Cornel West: The People’s Party was the break away from my dear brother Bernie Sanders’s campaign. The Green Party didn’t come to me. I supported my dear brother, Ralph Nader, and my dear sister, Jill Stein. But I’ve never been an organic member of the Green Party at all. I thought it was just the best thing to go with an organization I had been with. When they asked me, I said: Absolutely, yes.
The two-party system is a major impediment for empowering the poor and working people. It creates difficulty trying to tell the truth about the Israeli-Palestinian conflict. We’re going to be dealing honestly, frankly, with life and death issues that the Democratic Party and Republican Party do not want to talk about.
Americana: Nader and Stein both got blamed for Republican victories in races that Democrats lost by small margins. Did you talk to either of them before launching this campaign? What’s your view of the spoiler issue?
Cornel West: I have not had a chance to talk to brother Ralph Nader, who has a very distinguished career in public service. People like to reduce his great legacy to being a so-called spoiler. I don’t think a third party deserves wholesale credit for that, when you run an Al Gore, who can’t carry his own state of Tennessee, or when you’re run a Hillary Clinton, who refuses to campaign in Wisconsin.
If the Democrats don’t want third party candidates like myself, why don’t you put poor and working people, here and abroad, at the center of your vision? Biden was a caretaker president for four years. Democrats can’t have caretaker presidents forever. If the only alternative to neoliberalism is neofascism, that is a catastrophe, and you’re still going to have fascism sooner or later. You need to confront fascism with vision, with passion; you need to re-channel the insecurities and fears of American citizens. That’s how you undercut fascism, internally.

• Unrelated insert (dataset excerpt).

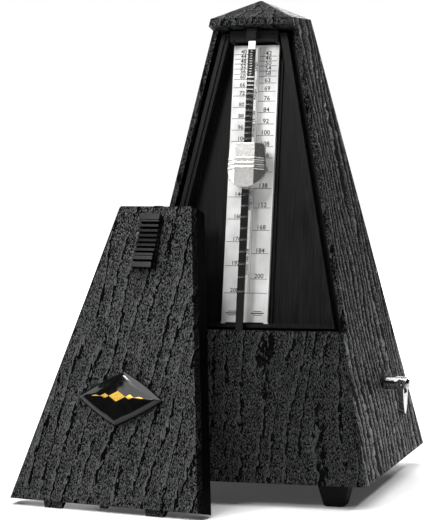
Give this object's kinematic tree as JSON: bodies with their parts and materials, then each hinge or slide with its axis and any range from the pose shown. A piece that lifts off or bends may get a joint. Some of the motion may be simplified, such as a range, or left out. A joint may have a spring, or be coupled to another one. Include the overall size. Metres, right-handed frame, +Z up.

Americana: Sanders endorsed Biden as soon as he announced re-election — and, obviously, he turned down the People’s Party when it wanted to run him. He stayed in the Democratic Party, and he did move it to the left.
Cornel West: Oh, absolutely. Bernie is my dear brother. I’ll love him forever. And I was hoping that he’d break away from the Democratic Party. I just think this is the moment where we have to begin to break the back of the corporate duopoly, or sooner or later, fascism will come. We have to build alternatives.